The decisive area of the pitch is the final third transition. Acassuso will try to slow the game down, force set pieces, and rely on Cañete's cut-ins. Los Andes will aim to bypass midfield entirely, using direct vertical passes into the space behind Acassuso's high defensive line. The visitors average six offsides drawn per game—a telling stat. They are masters of the trap. The pitch, slightly heavy after recent maintenance, favours the team that plays fewer touches and more direct passes. That is Los Andes' signature.

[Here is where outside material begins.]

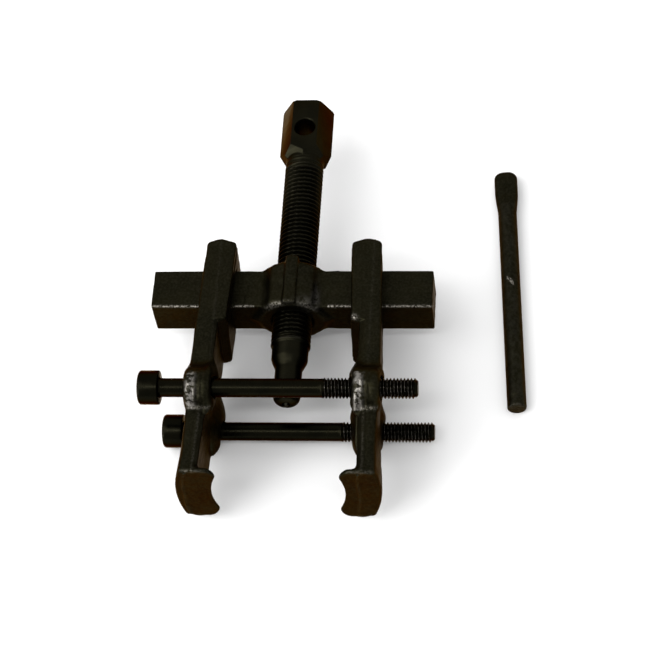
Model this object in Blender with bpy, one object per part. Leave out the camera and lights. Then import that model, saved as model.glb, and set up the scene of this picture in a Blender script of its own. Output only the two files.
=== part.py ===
"""Two-jaw gear puller with its tommy bar.

Metres, +Z up.  The forcing screw runs along Y with its hex head at +Y, the square crossbar
lies along X, and the two jaws reach towards -Y.  The puller lies on the lower bolt bosses of
its jaws, and the tommy bar lies on the same floor at +X.  The origin is the middle of the
whole set's footprint, at floor height.
"""
import math

import bmesh
import bpy
from mathutils import Matrix, Vector

# ---- driving dimensions -------------------------------------------------------------------
GAP = 0.0003                  # clearance between touching pieces

BAR_LENGTH = 0.0844           # square crossbar
BAR_SIDE = 0.0128
BAR_EDGE = 0.0007
BOSS_RADIUS = 0.0101          # forged boss around the threaded bore
BOSS_BACK = 0.0077            # how far the boss reaches from the bar's middle, each way
BOSS_FILLET = 0.0030
BOSS_EDGE = 0.0010
RIB_WIDTH = 0.0034            # raised band over the boss
RIB_RISE = 0.0010
RIB_FAR = 0.0090
RIB_NEAR = 0.0075

SCREW_RADIUS = 0.0060         # M12 x 1.5 thread, modelled at its crest
SCREW_TIP_Y = -0.0370         # stations along the screw, from the crossbar's middle
SCREW_DOME_Y = -0.0340
SCREW_NECK_Y = -0.0245
SCREW_TAPER_Y = -0.0210
SCREW_THREAD_START_Y = -0.0175
SCREW_COLLAR_Y = 0.0494
SCREW_HEX_Y = 0.0516
SCREW_END_Y = 0.0698
SCREW_NECK_RADIUS = 0.00405
SCREW_PLAIN_RADIUS = 0.00545
SCREW_ROOT_RADIUS = 0.0051    # relief groove between the thread and the collar
SCREW_COLLAR_RADIUS = 0.0059
GROOVE_SLOPE = 0.0004
GROOVE_FLAT = 0.0005
COLLAR_LENGTH = 0.0022
SCREW_NOSE = ((0.0026, 0.0014), (0.0036, 0.0020))   # radius and set-back behind the pin's point
HEX_FLATS = 0.0140
HEX_CHAMFER = 0.0008
CROSS_HOLE_RADIUS = 0.0032
CROSS_HOLE_Y = 0.0595

PIN_RADIUS = 0.0010           # hardened centre pin in the end of the screw
PIN_DEPTH = 0.0060
PIN_POINT = 0.0010
PIN_TIP_RADIUS = 0.0004
PIN_TIP_LENGTH = 0.0001

BOLT_RADIUS = 0.0030          # M6 socket head cap screws that tie the jaws together
BOLT_SHANK_RADIUS = 0.00275
BOLT_LENGTH = 0.0750
BOLT_THREAD = 0.0280
BOLT_HEAD_RADIUS = 0.0050
BOLT_HEAD = 0.0060
BOLT_SOCKET_FLATS = 0.0050
BOLT_SOCKET_DEPTH = 0.0030
BOLT_HEAD_CHAMFER = 0.0005
BOLT_SMALL_EDGE = 0.0003
BOLT_POINT = 0.0008           # chamfer on the threaded end
BOLT_Y = -0.0381
BOLT_Z = 0.0130               # above and below the screw
UPPER_BOLT_X = -0.0413        # outer end of each bolt head
LOWER_BOLT_X = -0.0380

JAW_BOSS_RADIUS = 0.0060      # bosses of the jaws around the bolts
JAW_BOSS_IN = 0.0203
JAW_BOSS_OUT = 0.0285
JAW_BOSS_EDGE = 0.0009
JAW_CORNER = 0.0009
CUT_PAST = 0.0100             # how far a cutter runs past what it cuts
WINDOW_CLEARANCE = 0.00035
JAWS_X = -0.0002              # the middle of the two jaws
JAW_LEAN = 0.06                # slack lets both jaws lean to the right, as x per z

# Sections of the right jaw from its rounded far end to the face of its claw:
# y, inner x, outer x, half height, bulge of the outer side, hollow of the inner side
JAW_SECTIONS = (
    (0.0133, 0.0199, 0.0242, 0.0116, 0.0000, 0.0000),
    (0.0127, 0.0185, 0.0256, 0.0126, 0.0000, 0.0000),
    (0.0114, 0.0178, 0.0262, 0.0130, 0.0000, 0.0000),
    (-0.0129, 0.0184, 0.0274, 0.0130, 0.0000, 0.0000),
    (-0.0146, 0.0208, 0.0275, 0.0130, 0.0000, 0.0000),
    (-0.0300, 0.0213, 0.0278, 0.0130, 0.0002, 0.0002),
    (-0.0460, 0.0219, 0.0276, 0.0130, 0.0012, 0.0005),
    (-0.0570, 0.0223, 0.0275, 0.0132, 0.0016, 0.0008),
    (-0.0624, 0.0224, 0.0277, 0.0135, 0.0018, 0.0009),
    (-0.0638, 0.0211, 0.0280, 0.0137, 0.0018, 0.0010),
    (-0.0644, 0.0180, 0.0281, 0.0137, 0.0018, 0.0013),
    (-0.0658, 0.0180, 0.0281, 0.0137, 0.0018, 0.0013),
)
JAW_SIDE_STEPS = 8            # straight pieces in each curved side of a section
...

Match Scenario and Prediction

Expect a high-intensity opening 20 minutes, with Acassuso trying to rally their home crowd. They will press aggressively, but it is unsustainable. Los Andes will absorb, weather the storm, and then strike on the break around the half-hour mark. The first goal is critical. If Acassuso score, they might park a desperate bus. But if Los Andes score, the hosts' fragile confidence will shatter. Given the form, the tactical mismatches, and the key suspension in Acassuso's defence, the visitors hold all the cards. The most likely scenario is a low-scoring affair where Los Andes control the second half through game management.

Prediction: Acassuso 0–1 Los Andes
Betting angle: Under 2.5 goals is a lock (historical precedent and both teams' conservative xG). Los Andes to win by a single goal. Both teams to score? No. The visitors' clean sheet away from home (three in their last five) is the superior bet.

Final Thoughts

This match will not be a tactical masterclass for the purist. It will be a testament to Argentine football's grit, cynicism, and raw emotion. The central question this night answers is simple: has Acassuso's descent into mediocrity become permanent, or can they muster a performance to break Los Andes' psychological grip? All evidence points to El Mil Rayitas tightening their hold and exposing every crack in the home side's foundation. For the sophisticated European fan, watch this not for fluidity, but for the fight. The battle for the Primera B Nacional's soul continues, and on this night, the suburbs will turn blue.